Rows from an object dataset

------------

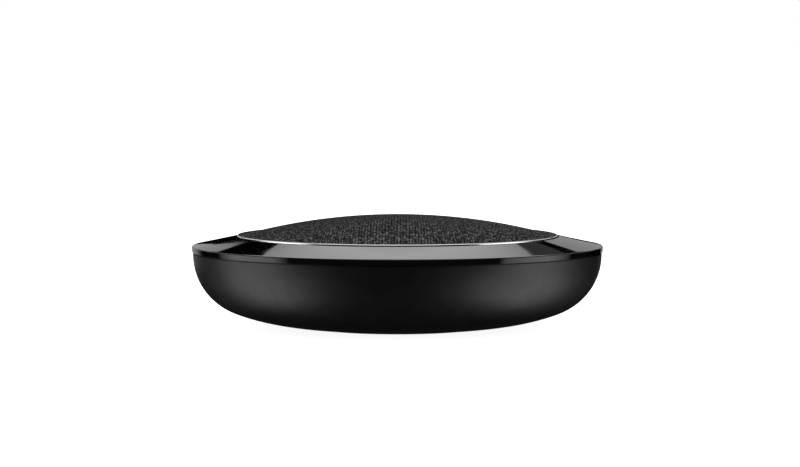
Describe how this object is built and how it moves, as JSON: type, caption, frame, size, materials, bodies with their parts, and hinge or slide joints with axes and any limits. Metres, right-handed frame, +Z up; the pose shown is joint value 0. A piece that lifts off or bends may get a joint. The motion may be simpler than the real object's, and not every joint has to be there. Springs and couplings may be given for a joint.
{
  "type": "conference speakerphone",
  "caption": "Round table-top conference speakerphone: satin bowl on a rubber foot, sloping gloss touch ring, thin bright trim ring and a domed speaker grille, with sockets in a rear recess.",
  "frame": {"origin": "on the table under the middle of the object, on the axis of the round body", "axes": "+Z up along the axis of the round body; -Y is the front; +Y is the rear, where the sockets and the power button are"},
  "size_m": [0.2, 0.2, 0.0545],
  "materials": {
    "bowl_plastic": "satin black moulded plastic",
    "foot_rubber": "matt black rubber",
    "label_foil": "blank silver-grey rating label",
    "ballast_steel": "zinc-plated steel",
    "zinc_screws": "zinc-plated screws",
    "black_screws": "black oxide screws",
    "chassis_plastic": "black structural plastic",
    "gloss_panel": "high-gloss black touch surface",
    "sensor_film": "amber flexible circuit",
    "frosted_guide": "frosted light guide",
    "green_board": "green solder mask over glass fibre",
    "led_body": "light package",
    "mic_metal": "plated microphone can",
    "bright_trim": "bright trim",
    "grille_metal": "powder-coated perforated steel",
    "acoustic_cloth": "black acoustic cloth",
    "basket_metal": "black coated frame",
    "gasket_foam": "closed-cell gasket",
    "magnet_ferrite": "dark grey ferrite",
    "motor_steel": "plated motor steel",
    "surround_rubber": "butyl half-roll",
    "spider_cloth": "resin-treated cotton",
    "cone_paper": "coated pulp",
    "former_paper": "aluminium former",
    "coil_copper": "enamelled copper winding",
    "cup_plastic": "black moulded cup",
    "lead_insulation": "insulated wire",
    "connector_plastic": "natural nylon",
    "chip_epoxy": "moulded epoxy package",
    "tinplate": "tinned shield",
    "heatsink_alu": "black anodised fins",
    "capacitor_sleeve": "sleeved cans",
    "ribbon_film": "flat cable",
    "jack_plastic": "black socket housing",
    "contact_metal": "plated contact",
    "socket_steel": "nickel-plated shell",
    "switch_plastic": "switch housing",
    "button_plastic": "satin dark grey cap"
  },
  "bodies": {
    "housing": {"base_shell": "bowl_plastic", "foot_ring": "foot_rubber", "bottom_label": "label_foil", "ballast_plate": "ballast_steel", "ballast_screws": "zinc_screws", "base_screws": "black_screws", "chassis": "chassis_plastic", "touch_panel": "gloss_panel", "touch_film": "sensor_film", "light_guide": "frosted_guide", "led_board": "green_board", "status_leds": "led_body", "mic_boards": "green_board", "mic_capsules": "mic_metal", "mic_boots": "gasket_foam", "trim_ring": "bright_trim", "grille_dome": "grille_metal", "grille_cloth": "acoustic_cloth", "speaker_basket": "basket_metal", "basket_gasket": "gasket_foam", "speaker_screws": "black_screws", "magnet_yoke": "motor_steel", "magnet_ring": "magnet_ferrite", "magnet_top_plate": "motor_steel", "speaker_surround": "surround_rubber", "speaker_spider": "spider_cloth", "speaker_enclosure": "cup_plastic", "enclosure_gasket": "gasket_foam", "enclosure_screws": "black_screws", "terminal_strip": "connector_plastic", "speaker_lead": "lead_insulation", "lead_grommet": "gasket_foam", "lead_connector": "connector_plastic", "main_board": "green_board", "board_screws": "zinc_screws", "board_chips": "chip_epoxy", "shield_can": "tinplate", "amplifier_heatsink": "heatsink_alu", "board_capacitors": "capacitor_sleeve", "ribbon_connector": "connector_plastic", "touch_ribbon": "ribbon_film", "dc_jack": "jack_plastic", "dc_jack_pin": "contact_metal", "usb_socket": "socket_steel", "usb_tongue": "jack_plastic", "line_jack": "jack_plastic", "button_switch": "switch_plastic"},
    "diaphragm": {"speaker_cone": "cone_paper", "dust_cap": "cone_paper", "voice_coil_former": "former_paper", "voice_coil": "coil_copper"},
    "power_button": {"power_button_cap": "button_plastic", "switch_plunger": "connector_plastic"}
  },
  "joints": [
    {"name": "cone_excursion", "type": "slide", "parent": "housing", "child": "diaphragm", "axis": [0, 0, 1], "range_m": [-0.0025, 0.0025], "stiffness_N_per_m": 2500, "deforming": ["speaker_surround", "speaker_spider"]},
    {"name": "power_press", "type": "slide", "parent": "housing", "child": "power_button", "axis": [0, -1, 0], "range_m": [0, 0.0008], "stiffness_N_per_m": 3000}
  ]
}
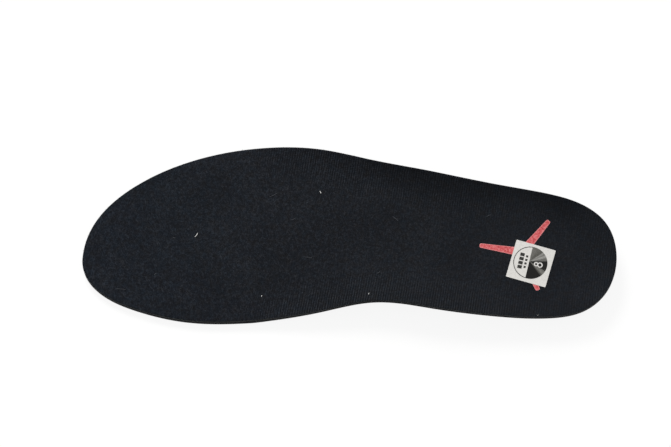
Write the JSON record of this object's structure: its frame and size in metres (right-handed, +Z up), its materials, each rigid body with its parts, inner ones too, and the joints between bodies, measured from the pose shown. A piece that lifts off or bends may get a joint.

------------

**TASK DETAILS**
Find the lines of the material that hold the word "piece" and report their count alone.

**THE RESULT**
2